DIRECTION – A precise retyping is required of every line from the one containing "What bpy script" down to the one containing "separate named pieces.", both included, and of no other line.

--- start RECORDS PROVIDED ---

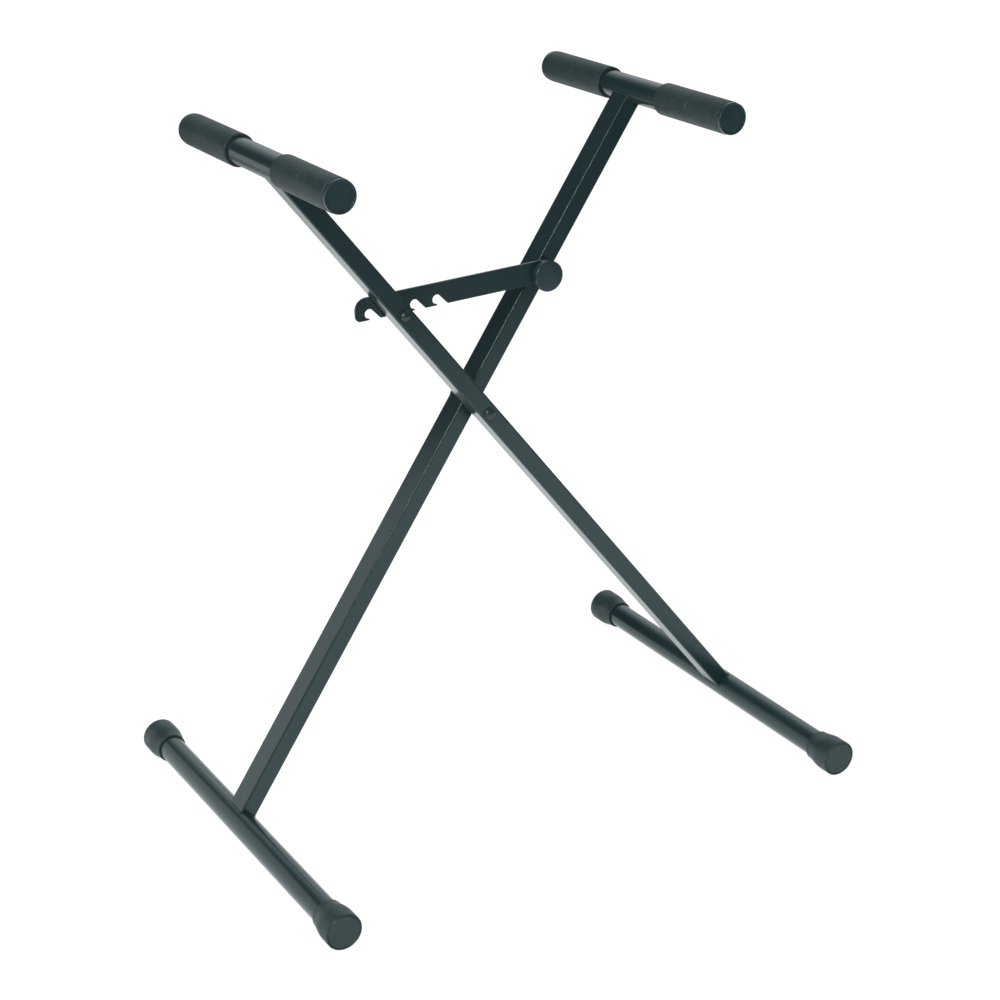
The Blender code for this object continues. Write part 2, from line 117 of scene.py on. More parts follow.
HOOK_SLANT = math.radians(48)
HOOK_TIP_R = 0.0009
PIN_SEAT = math.radians(35)
BAR_NOSE_R = 0.0140
BAR_NOSE_REACH = 0.0162
BAR_TOE_R = 0.0055

# Details that only the finish shows
SLEEVE_LINE_AT = 0.0590     # ring line, from the sleeve's inner end
SLEEVE_LINE_WIDE = 0.0012
SLEEVE_LINE_DEEP = 0.0003
CAP_LIP_R = 0.0012
CAP_GROOVE_IN = 0.0022      # fine line round the cap's face, in from its rim
CAP_GROOVE_WIDE = 0.0010
CAP_GROOVE_DEEP = 0.0006
WELD_R = 0.0011
WELD_PITCH = 0.0016
WELD_RIPPLE = 0.12          # depth of the ripples, as a share of the bead's radius
WELD_UNEVEN = 0.12
WELD_SEED = 4.0
WELD_GRAIN = 260.0          # bumps per metre that shift and swell the ripples
WELD_STEPS = 6              # for each ripple
WELD_SIDES = 14
WELD_OFF = 0.0003           # the bead's middle line, out from the leg's and the tube's faces
BAR_BEVEL = 0.00035
CLIP_BEVEL = 0.00012
RING_BEVEL = 0.0002
DOME_RIM = math.radians(11)     # where a bolt's dome starts above its seat
NUT_FACE_D = 0.98 * NUT_FLATS   # flat part of the nut's faces, inside its chamfer
NUT_CHAMFER = math.radians(28)
NUT_CONE_OVER = 0.0002
NUT_COLLAR_ROUND = 0.0008
NUT_COLLAR_SUNK = 0.0010

# The photograph's viewpoint
VIEW_FROM = (-1.08336, -1.98298, 1.29982)
VIEW_TURNS = (-0.5108, -0.4021, 0.0472)     # yaw, pitch and roll
VIEW_LENS = 77.988
VIEW_SENSOR = 36.0

# Studio: what the floor, backdrop and room look like to reflections, and the floor's own tone
FLOOR_REACH = 12.0
FLOOR_NEAR = 0.75
FLOOR_BEHIND = 0.86
FLOOR_FAR = 0.05
FLOOR_GLOW = 1.22
SHADOW_SHARE = 0.25
BACKDROP_RIGHT = 0.75
SIDE_WALL = 0.90
ROOM_DARK = 0.03
SKY = 0.55
MIRROR_TINT = (0.93, 1.0, 1.0)
PAINT_TINT = (0.52, 1.0, 1.0)       # of the paint's own reflections

# Where the mirrored floor fades: by distance from its middle, and by y behind the stand
NEAR_FADE = (1.15, 2.00)
BEHIND_FADE = (1.2, 1.9)
BEHIND_START = (-0.1, 0.4)

# Where the mirrored walls fade, by X, Y or Z of a reflected ray's direction
WALL_TOP = (0.60, 0.85)
WALL_FOOT = (0.10, 0.40)
WALL_RIGHT = (-0.25, 0.40)
WALL_BACK = (-0.1, 0.25)
SIDE_EDGE = (-0.92, -0.75)
SIDE_TOP = (0.35, 0.6)

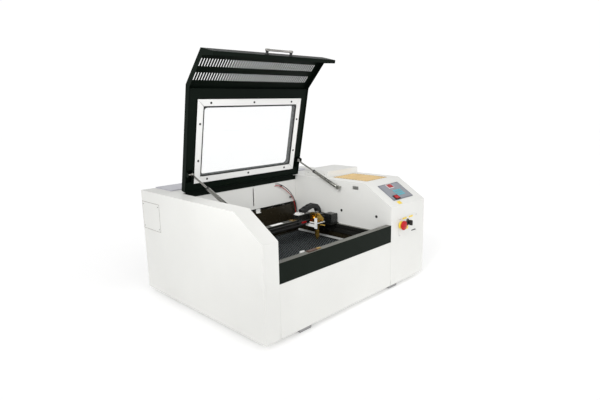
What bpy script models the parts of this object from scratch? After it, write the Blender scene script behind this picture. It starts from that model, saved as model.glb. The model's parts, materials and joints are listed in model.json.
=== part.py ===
"""Desktop CO2 laser cutter, built as separate named pieces.

Units are metres, +Z is up. Sizes below are measured from the cabinet's front left lower corner:
x runs to the right along the front, y runs to the back and z runs up from the cabinet's underside.
ORIGIN moves that corner so that the origin of the finished object is on the floor, under its middle.
"""

import math

import bmesh
import bpy
from mathutils import Matrix, Vector

# Driving dimensions of the cabinet
WIDTH = 0.960
DEPTH = 0.786
HEIGHT = 0.430
FOOT_HEIGHT = 0.020
FOOT_WIDTH = 0.058
FOOT_DEPTH = 0.034
SHEET = 0.0015
GAP = 0.0004
CHAMBER_LEFT = 0.066
CHAMBER_RIGHT = 0.702
CHAMBER_MIDDLE = (CHAMBER_LEFT + CHAMBER_RIGHT) / 2
SLOPE_FRONT_Z = 0.342
SLOPE_BACK_Y = 0.140
REAR_WALL_Y = 0.568
TUBE_BAY_Y = 0.651
ORIGIN = Vector((-WIDTH / 2, -DEPTH / 2, FOOT_HEIGHT))

# Front bar and front panel
BAR_BOTTOM_Z = 0.194
BAR_TOP_Z = 0.266
BAR_DEPTH = 0.026

# Lid, drawn closed about its hinge and stood open by LID_OPEN
HINGE = Vector((0, 0.574, 0.433))
LID_OPEN = math.radians(78.4)
ON_LID = {"pivot": HINGE, "tilt": -LID_OPEN}
LID_SKIN_Z = 0.4315
LID_BEND_Y = 0.145
LID_NOSE = (0.005, 0.3455)
LID_LIP_BOTTOM = (0.008, 0.2695)
LID_LEFT = CHAMBER_LEFT + 0.001
LID_RIGHT = CHAMBER_RIGHT - 0.001
LID_FLANGE = 0.024
LINER_Z = 0.4135
WINDOW_FRAME = (0.108, 0.660, 0.197, 0.534)
FRAME_STRIP = 0.028
FRAME_THICKNESS = 0.006
PANE_THICKNESS = 0.003
SLOTS_PER_ROW = 50
SLOT_PITCH = 0.012
SLOT_LENGTH = 0.036
SLOT_WIDTH = 0.0046
SLOT_ROWS = (0.021, 0.085)

# Gas struts: body pivot on the cabinet wall and rod eye at the lid, both with the lid open
STRUT_PIVOT = Vector((0, 0.272, 0.402))
STRUT_EYE = Vector((0, 0.524, 0.508))
STRUT_INSET = 0.024
CYLINDER_LENGTH = 0.158
CYLINDER_RADIUS = 0.0075
ROD_RADIUS = 0.0040
ROD_BORE = 0.0042
ROD_START = 0.090

# Motion system
RAIL_WIDTH = 0.0135
RAIL_TOP_Z = 0.230
RAIL_HEIGHT = 0.038
BEAM_Y = (0.362, 0.390)
BEAM_Z = (0.2354, 0.268)
HEAD = Vector((0.585, 0.315, 0.277))
NOZZLE_TIP_Z = 0.173
LENS_RADIUS = 0.0085
LENS_BORE = 0.0089
SLEEVE_RADIUS = 0.0098
SLEEVE_TOP_Z = 0.2150
BED_X = (0.096, 0.672)
BED_Y = (0.048, 0.525)
BED_TOP_Z = 0.165
BED_EDGE = 0.010
BED_LIP = 0.0075
BED_LEG = 0.009
PULLEY = Vector((0.6755, 0.3352, 0.2572))
IDLER_X = 0.100
DRIVE_SHAFT = Vector((0, 0.550, 0.180))

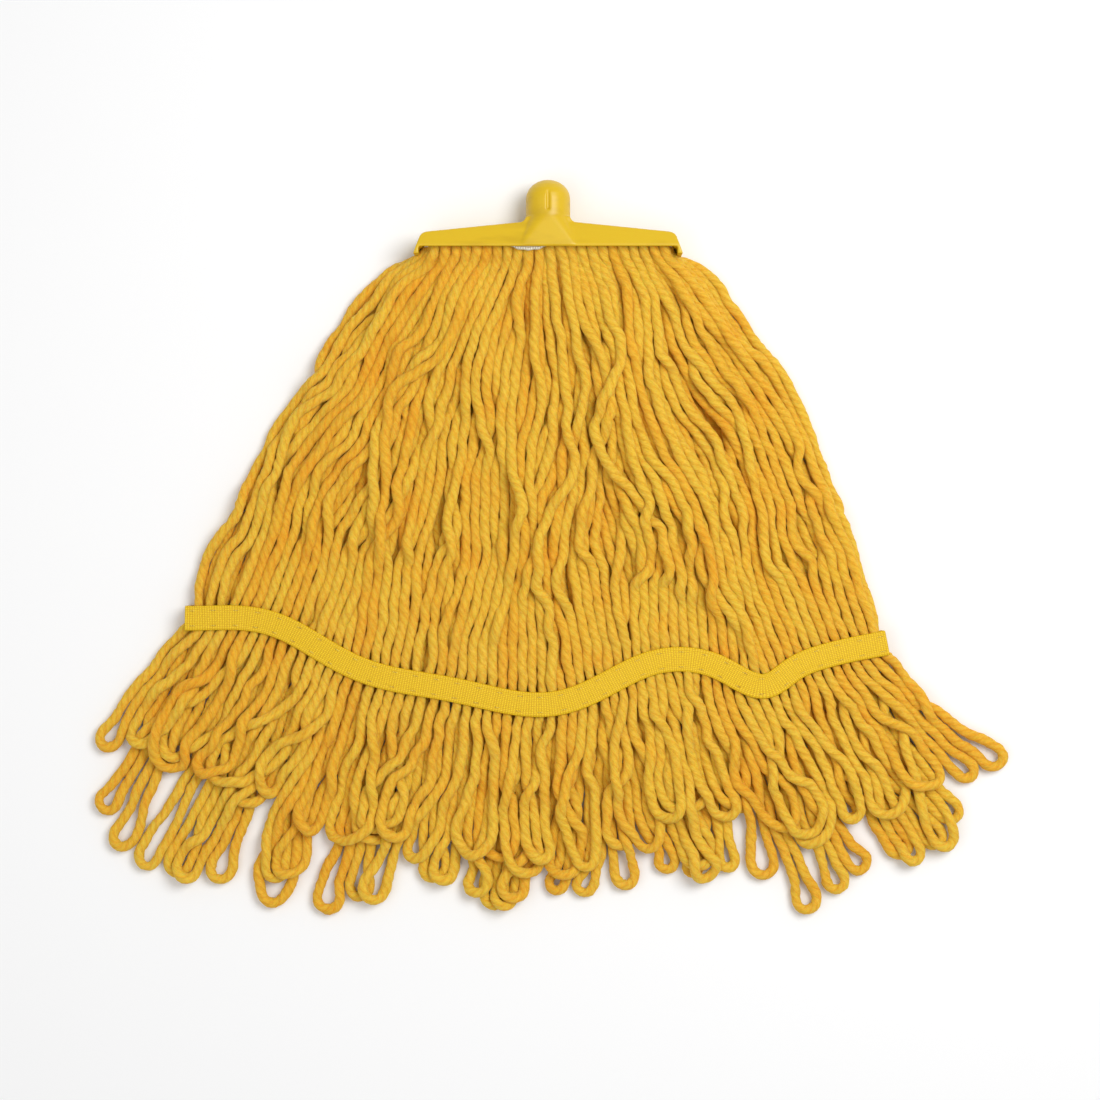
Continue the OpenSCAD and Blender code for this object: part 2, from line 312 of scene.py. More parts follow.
def layHalf(front):
    # Starting line of every loop in one half, before it settles
    count = loops["count"]
    strands = 2 * count
    t = -1 + 2 * (np.arange(strands) + 0.5) / strands
    band = bandDistance(t)
    tipAngle = fan["frontTipAngle"] if front else fan["backTipAngle"]
    samples = 130
    u = np.linspace(0, 1, samples)
    s = -loops["insideYoke"] + (band[:, None] + loops["insideYoke"]) * u[None, :]
    places, turns = fanPlaces(t, s, tipAngle)
    shared = waves(*waviness["shared"])
    bunches = waves(*waviness["bunches"])
    rows = [waves(*waviness["rows"]) for _ in range(loops["rows"])]
    atEdge = 1 - 0.6 * np.clip((np.abs(t) - 0.8) / 0.2, 0, 1)
    row = np.arange(strands) % loops["rows"]
    fadeFrom, fadeTo = (band[:, None] - distance for distance in waviness["fadeOver"])
    held = smoothstep(*waviness["growOver"], s) * (1 - smoothstep(fadeFrom, fadeTo, s))
    drift = np.zeros_like(s)
    lift = np.zeros_like(s)
    for k in range(strands):
        x = places[k, :, 0]
        own = waves(*waviness["own"])
        drift[k] = held[k] * atEdge[k] * (shared(x, s[k]) + bunches(x, s[k])
                                         + rows[row[k]](x, s[k]) + own(x, s[k]))
    strays = random.choice(np.nonzero(row == 2)[0], waviness["strays"], replace=False)
    for k in strays:
        middle, spread = random.uniform(80, 180), random.uniform(30, 52)
        bulge = np.exp(-((s[k] - middle) / spread) ** 2) * held[k]
        drift[k] += random.choice([-1, 1]) * random.uniform(8, 19) * bulge
        lift[k] = 9 * bulge
    z = heights(s, band, row, front) + lift
    normal = np.stack([np.cos(turns), np.sin(turns)], axis=-1)
    skirtLine = np.concatenate([places + drift[..., None] * normal, z[..., None]], axis=-1)
    lines = []
    clumps = waves(*waviness["clumps"])
    pastTape = 999.0  # a mark longer than any way from the lip to the tape
    for i in range(count):
        a, b = skirtLine[2 * i], skirtLine[2 * i + 1]
        middle = (t[2 * i] + t[2 * i + 1]) / 2
        tail = layTail(a, b, i, middle, clumps(0, middle), tipAngle, front)
        line = np.concatenate([a, tail, b[::-1]])
        mark = np.concatenate([s[2 * i], np.full(len(tail), pastTape), s[2 * i + 1][::-1]])
        lines.append(resample(line, mark, (band[2 * i] + band[2 * i + 1]) / 2))
    return lines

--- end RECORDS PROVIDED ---

RESULT BELOW –
What bpy script models the parts of this object from scratch? After it, write the Blender scene script behind this picture. It starts from that model, saved as model.glb. The model's parts, materials and joints are listed in model.json.
=== part.py ===
"""Desktop CO2 laser cutter, built as separate named pieces.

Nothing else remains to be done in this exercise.